More than 60 years ago, the young Irish crystallographer John Bernal anticipated the possibility of machines with a life-like ability to reproduce. "To make life itself will be only a preliminary stage," he wrote. "The mere making of life would only be important if we intended to allow it to evolve of itself anew."
Almost two decades later, John von Neumann performed the first work that suggested the possibility of artificial life, in his studies of the logic of self-reproduction and its relationship to complexity. Efforts to put (metaphorical) flesh and bones on his ideas followed. In 1956, a proposal was outlined for "artificial living planets", self-reproducing floating factories that could harvest important mineral and crop resources. Recognising the dangers posed if such a machine ran amok on Earth, Freeman Dyson formulated a more benign suggestion in which self-reproducing machines seeded life in the solar system, away from the Earth.
Today, however, von Neumann's insight into the logical nature of life has more significance than ever because it is now possible to perform Darwinian evolution by "natural selection" inside a computer. In the same way that biological life ultimately emerges from the complex interactions between a great number of microscopic units called molecules, so it seems that artificial life (ALife) may emerge from the complex logical interactions between bits within a computer.
In a certain sense, ALife research has been under way for decades, albeit by a different name. Computers have been used to simulate a wide range of biological processes, by solving a specified set of equations that are believed to model the phenomenon under study, such as the pattern of limb growth or aggregation of a slime mold. Just as a computer model of a nuclear explosion is not itself a nuclear explosion, so these kind of biological simulations are in no way alive. Those who pursue such research can be called supporters of "weak" ALife (by analogy with supporters of "weak" artificial intelligence (AI)), since they study computer models of biological processes in which the simulations could not be termed living.
What distinguishes a certain strand of contemporary research in the field from the mainstream of study is an often unspoken belief in "strong" ALife, according to which a suitably programmed computer may itself be deemed to be alive, or at least possesses properties of a living thing (cf. "strong" AI). Since it is difficult to find two people who can agree on a definition of life, one might think that attempting to define artificial life would only increase the confusion.
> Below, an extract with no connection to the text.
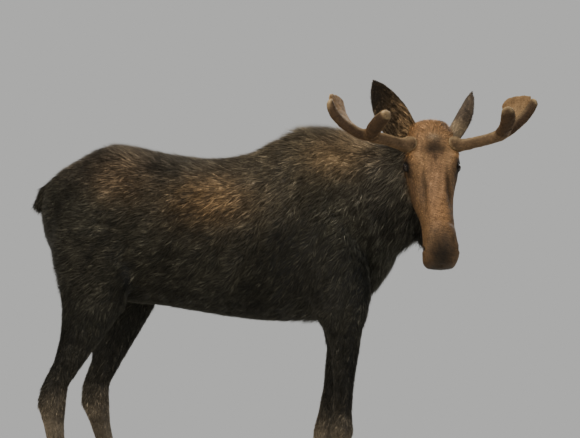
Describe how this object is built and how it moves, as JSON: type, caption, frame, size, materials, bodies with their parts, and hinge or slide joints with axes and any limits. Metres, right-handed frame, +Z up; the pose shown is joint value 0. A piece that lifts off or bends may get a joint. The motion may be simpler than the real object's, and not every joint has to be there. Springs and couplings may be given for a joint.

Petty arguments about definitions have not discouraged the hubristic claims of the strong ALife community.
One of the most provocative was made by Doyne Farmer and Alletta Belin: "Within 50 to 100 years, a new class of organism is likely to emergeIThe advent of artificial life will be the most significant historical event since the emergence of human beings. The impact on humanity and the biosphere could be enormousI" Although there are overtones here of the claims made by supporters of strong AI for the emergence of intelligent machines, which have so far ignominiously failed to materialise, the philosopher Elliot Sober has observed that terrestrial life is in many ways far better understood than the human brain, so there is a firmer grounding for ALife than for AI.